The most fascinating aspect of watching a sixty year old match is not what has changed, but what has remained the same. In fact, it wouldn't be unreasonable to say that the style exhibited here has simply been both polished and refined and degenerated and bastardised over time. Lou Thesz himself had a huge influence on Japanese wrestling, and it really shows here. The acceleration of spots, the intensity and stiffness of strikes and throws, the epic overall feel - all of these aspects, though in black and white in front of one hard camera, can be seen clearly as the seed from which all styles of puroresu would grow.

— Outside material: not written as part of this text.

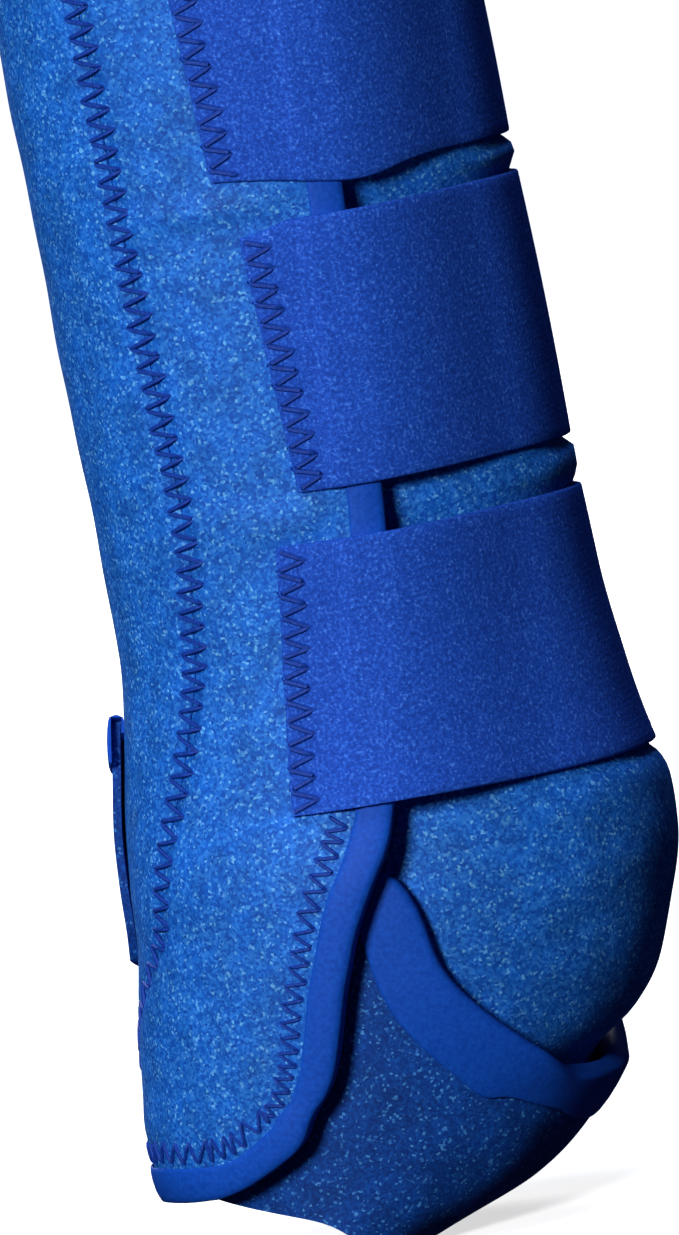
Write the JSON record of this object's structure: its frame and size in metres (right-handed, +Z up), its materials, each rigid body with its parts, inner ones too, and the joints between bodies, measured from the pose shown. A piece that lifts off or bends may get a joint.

Speaking on this match in particular, though, the overall script is one that would be done to death in North America well into the 1980's: the touring national champion would roll into a particular territory, work a program against that territory's star, then in their big epic main event match they would trade falls and in the end the local boy would kind of, sort of be put over but still screwed out of the title, often from all kinds of overbooked idiocy. Here, thankfully, it was a 100% clean finish: Verne simply ran out of time. It wasn't the perfect finish to an exceptional match, but given the structure and politics of the National Wrestling Alliance, this sort of thing almost had to happen. It was actually Thesz's stalwart refusal to drop the title that ultimately lead to the formations of both the World Wide Wrestling Federation and Gagne's own American Wrestling Association. Verne would never hold the NWA title, but in his own company he'd reign ten separate times for a total of thirteen years!

The final word: don't call yourself a wrestling fan until you've watched this.